Electric Vehicle Route Optimization: An End-to-End Learning Approach with Multi-Objective Planning

Traditional routing algorithms optimizing for distance or travel time are inadequate for electric vehicles (EVs), which require energy-aware planning considering battery constraints and charging infrastructure. This work presents an energy-optimal routing system for EVs that integrates personalized consumption modeling with real-time environmental data. The system employs a Long Short-Term Memory (LSTM) neural network to predict State-of-Charge (SoC) consumption from real-world driving data, learning directly from spatiotemporal features including velocity, temperature, road inclination, and traveled distance. Unlike physics-based models requiring difficult-to-obtain parameters, this approach captures nonlinear dependencies and temporal patterns in energy consumption.

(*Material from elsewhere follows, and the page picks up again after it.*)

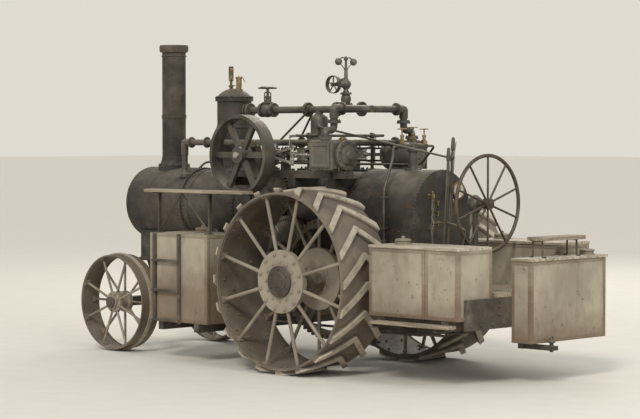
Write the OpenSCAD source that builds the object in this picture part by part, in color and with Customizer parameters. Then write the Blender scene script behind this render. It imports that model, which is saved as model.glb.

The routing framework integrates static map data, dynamic traffic conditions, weather information, and charging station locations into a weighted graph representation. Edge costs reflect predicted SoC drops, while node penalties account for traffic congestion and charging opportunities. An enhanced A* algorithm finds optimal routes minimizing energy consumption. Experimental validation on a Nissan Leaf shows that the proposed end-to-end SoC estimator significantly outperforms traditional approaches. The model achieves an RMSE of 36.83 and an $R^2$ of 0.9374, corresponding to a 59.91% reduction in error compared to physics-based formulas. Real-world testing on various routes further confirms its accuracy, with a Mean Absolute Error in the total route SoC estimation of 2%, improving upon the 3.5% observed for commercial solutions.